When printhead 30 is in operation, drops 54, 56 are typically created in a plurality of sizes or volumes, for example, in the form of large drops 56, a first size or volume, and small drops 54, a second size or volume. The ratio of the mass of the large drops 56 to the mass of the small drops 54 is typically approximately an integer between 2 and 10. A drop stream 58 including drops 54, 56 follows a drop path or trajectory 57.

Printhead 30 also includes a gas flow deflection mechanism 60 that directs a flow of gas 62, for example, air, past a portion of the drop trajectory 57. This portion of the drop trajectory is called the deflection zone 64. As the flow of gas 62 interacts with drops 54, 56 in deflection zone 64, it alters the drop trajectories.

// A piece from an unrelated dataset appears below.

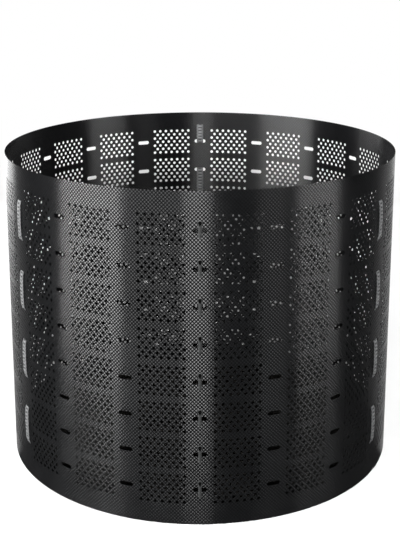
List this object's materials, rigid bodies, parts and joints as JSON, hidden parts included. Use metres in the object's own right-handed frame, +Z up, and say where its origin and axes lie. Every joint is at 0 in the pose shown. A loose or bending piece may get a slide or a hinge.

As the drop trajectories pass out of the deflection zone 64, they are traveling at an angle, called a deflection angle, relative to the undeflected drop trajectory 57. Small drops 54 are more affected by the flow of gas than are large drops 56 so that the small drop trajectory 66 diverges from the large drop trajectory 68. That is, the deflection angle for small drops 54 is larger than for large drops 56. The flow of gas 62 provides sufficient drop deflection and therefore sufficient divergence of the small and large drop trajectories so that catcher 42 (shown in FIGS. 1 and 3) can be positioned to intercept one of the small drop trajectory 66 and the large drop trajectory 68 so that drops following the trajectory are collected by catcher 42 while drops following the other trajectory bypass the catcher and impinge a recording medium 32 (shown in FIGS. 1 and 3).

When catcher 42 is positioned to intercept large drop trajectory 68, small drops 54 are deflected sufficiently to avoid contact with catcher 42 and strike the print media. As the small drops are printed, this is called small drop print mode. When catcher 42 is positioned to intercept small drop trajectory 66, large drops 56 are the drops that print. This is referred to as large drop print mode.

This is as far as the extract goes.